Ultimate State of Thin-Walled Circular Steel Columns under Bidirectional Seismic Accelerations

Abstract

The effects of coupling of two horizontal seismic acceleration components are investigated for the ultimate states of thin-walled circular steel columns used as bridge piers. Ultimate states of these columns are mainly governed by the instability caused by the local buckling at the lower part of the columns. First, an accurate bidirectional pseudodynamic experiment is carried out to examine their ultimate seismic behaviors as well as to confirm the accuracy of our nonlinear dynamic FEM shell analysis. The experiment showed that the columns under bidirectional seismic excitations suffer larger local buckling deformations than those under unidirectional excitations. Furthermore, the experimental results agree well with those obtained by the FEM analysis. Based on the so-called pushover analysis under monotonically increasing unidirectional horizontal displacement, two types of circular ultimate interaction curves for columns are derived in terms of two horizontal restoring force components and two sway displacement components.

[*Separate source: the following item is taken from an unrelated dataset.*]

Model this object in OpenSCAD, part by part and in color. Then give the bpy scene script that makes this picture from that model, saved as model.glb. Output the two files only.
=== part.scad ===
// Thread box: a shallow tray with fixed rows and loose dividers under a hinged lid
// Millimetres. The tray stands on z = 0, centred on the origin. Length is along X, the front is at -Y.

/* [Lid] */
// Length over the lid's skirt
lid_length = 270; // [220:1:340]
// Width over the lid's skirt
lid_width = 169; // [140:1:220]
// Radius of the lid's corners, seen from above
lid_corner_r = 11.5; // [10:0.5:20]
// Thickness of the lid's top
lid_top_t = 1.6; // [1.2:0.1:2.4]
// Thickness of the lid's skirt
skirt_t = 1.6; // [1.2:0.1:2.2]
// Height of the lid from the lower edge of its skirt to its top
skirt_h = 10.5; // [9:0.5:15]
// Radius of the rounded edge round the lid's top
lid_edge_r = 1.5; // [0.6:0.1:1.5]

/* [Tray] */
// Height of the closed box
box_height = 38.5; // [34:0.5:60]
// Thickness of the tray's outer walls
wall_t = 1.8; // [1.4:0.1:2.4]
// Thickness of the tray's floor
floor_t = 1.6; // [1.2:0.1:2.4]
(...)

The validity of these two interaction curves is examined by the nonlinear dynamic shell analyses under various bidirectional seismic excitations. In this analysis, the ultimate states of columns are identified by the elastic-plastic stability theory. The numerical analysis shows that the ultimate interaction curves expressed by the horizontal restoring force components give a good prediction of the ultimate states of columns. For the sake of practical applications, a formula is derived to provide the ultimate interaction curves for arbitrary thin-walled circular columns.